Peu m’importe ce qui m’arrive à moi, l’important c’est que rien ne leur arrive.
Layane, 14 ans, amputée des deux jambes
Des familles déchirées par la guerre
Car malgré les progrès réalisés jour après jour, tous restent profondément marqués par la guerre. Et surtout, rongés par l’angoisse pour leurs proches restés à Gaza sous les bombes. En larmes, Layane confie sa plus grande peur : « Ce qui me fait peur aujourd’hui, c’est de perdre mes frères, mes soeurs, et mon père. »
Un sentiment partagé par Faten, venue avec sa fille Qamar, 10 ans, qui a perdu une jambe en allant acheter des chips pendant un bombardement. Si la fillette retrouve peu à peu sa joie de vivre malgré son handicap, sa mère raconte son sentiment d’être « comme suspendue », séparée de ses autres enfants réfugiés en Egypte, incapable de se projeter dans l’avenir.

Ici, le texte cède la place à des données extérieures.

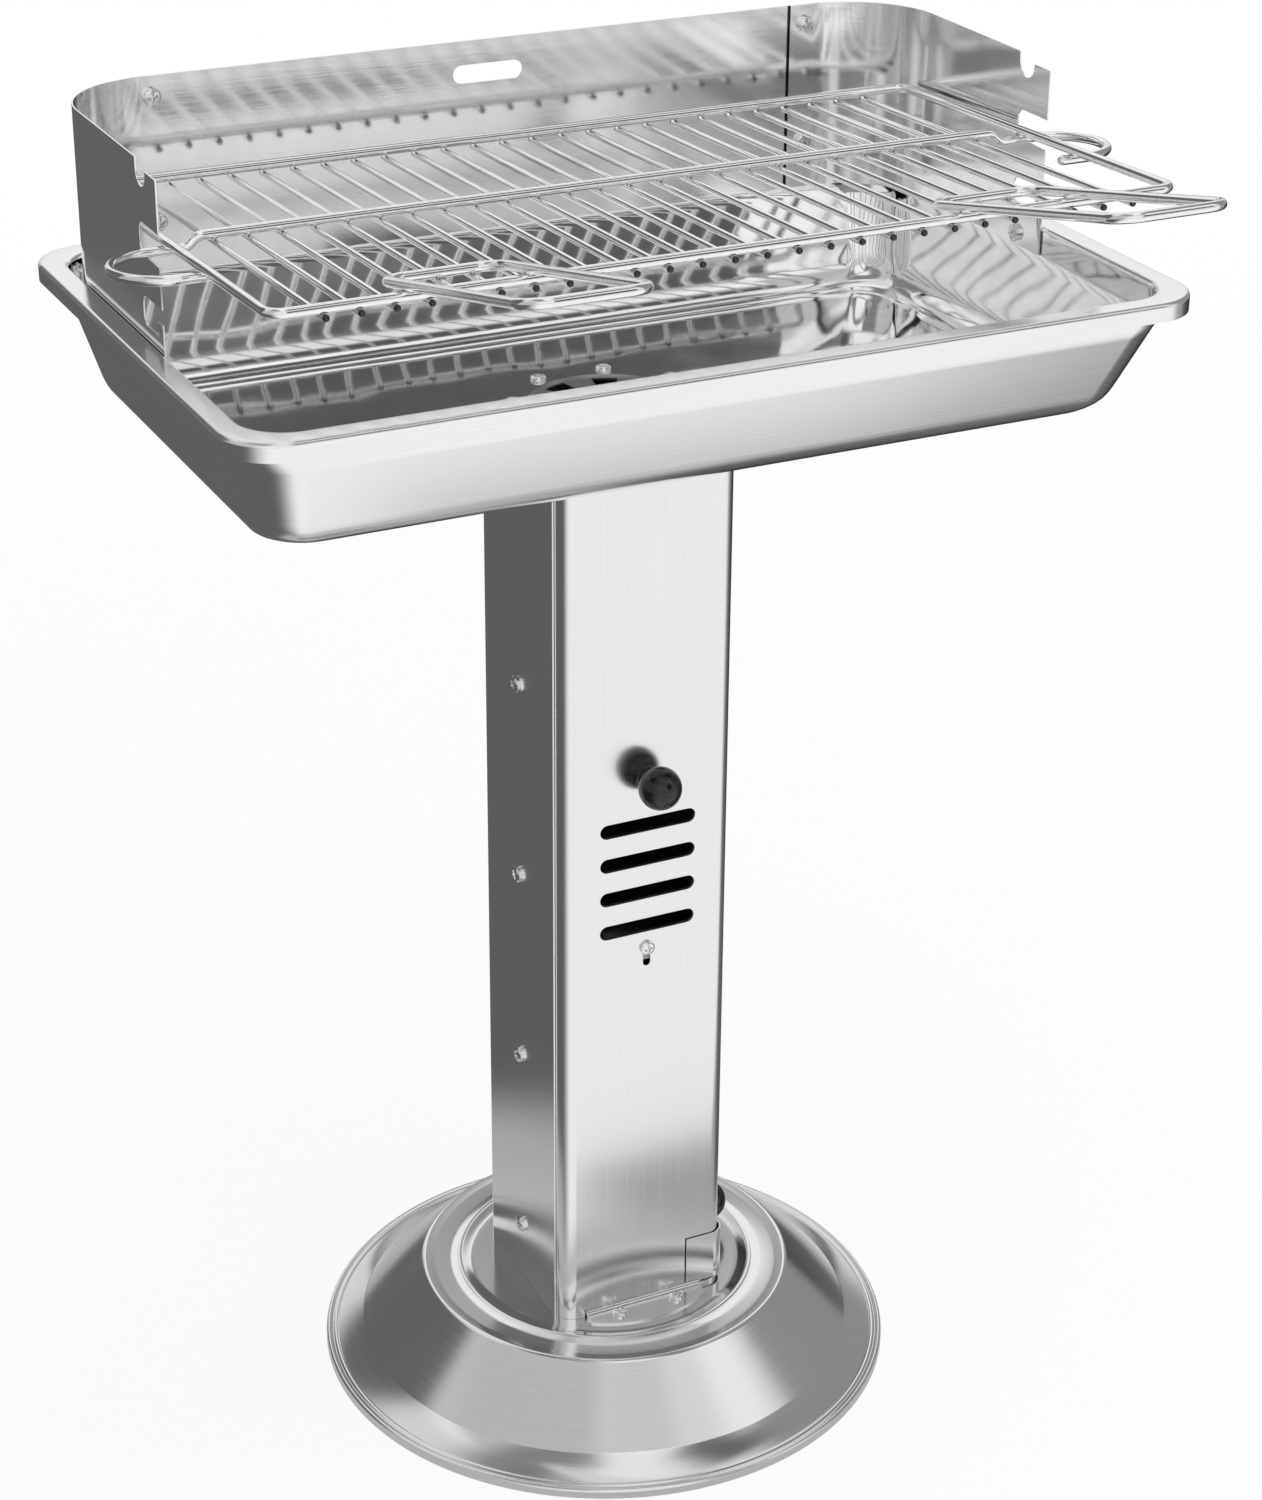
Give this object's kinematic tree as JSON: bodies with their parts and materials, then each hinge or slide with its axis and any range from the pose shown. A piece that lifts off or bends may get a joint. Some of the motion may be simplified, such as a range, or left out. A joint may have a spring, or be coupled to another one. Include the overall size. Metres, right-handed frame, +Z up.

Le foot, un espoir pour Ahmad
Ahmad, 15 ans, a lui aussi été amputé d’une jambe. Arrivé aux Emirats avec sa mère, il devait y retrouver son père et son frère. Mais il a appris leur décès dans un bombardement peu après. Sa seule consolation aujourd’hui : reprendre doucement le football, sa passion, et ressentir à nouveau ce « sentiment indescriptible » de taper dans un ballon avec sa prothèse.
Les autorités émiraties affirment que ces réfugiés palestiniens pourront rentrer chez eux lorsque la situation le permettra. Mais en attendant, tous tentent de se reconstruire pas après pas, physiquement et mentalement, avec ce qu’il leur reste. Pour ces jeunes Gazaouis, chaque petit progrès est une victoire sur le handicap et les traumatismes. Mais leur cœur, lui, reste auprès de ceux laissés derrière, dans l’enfer de la guerre.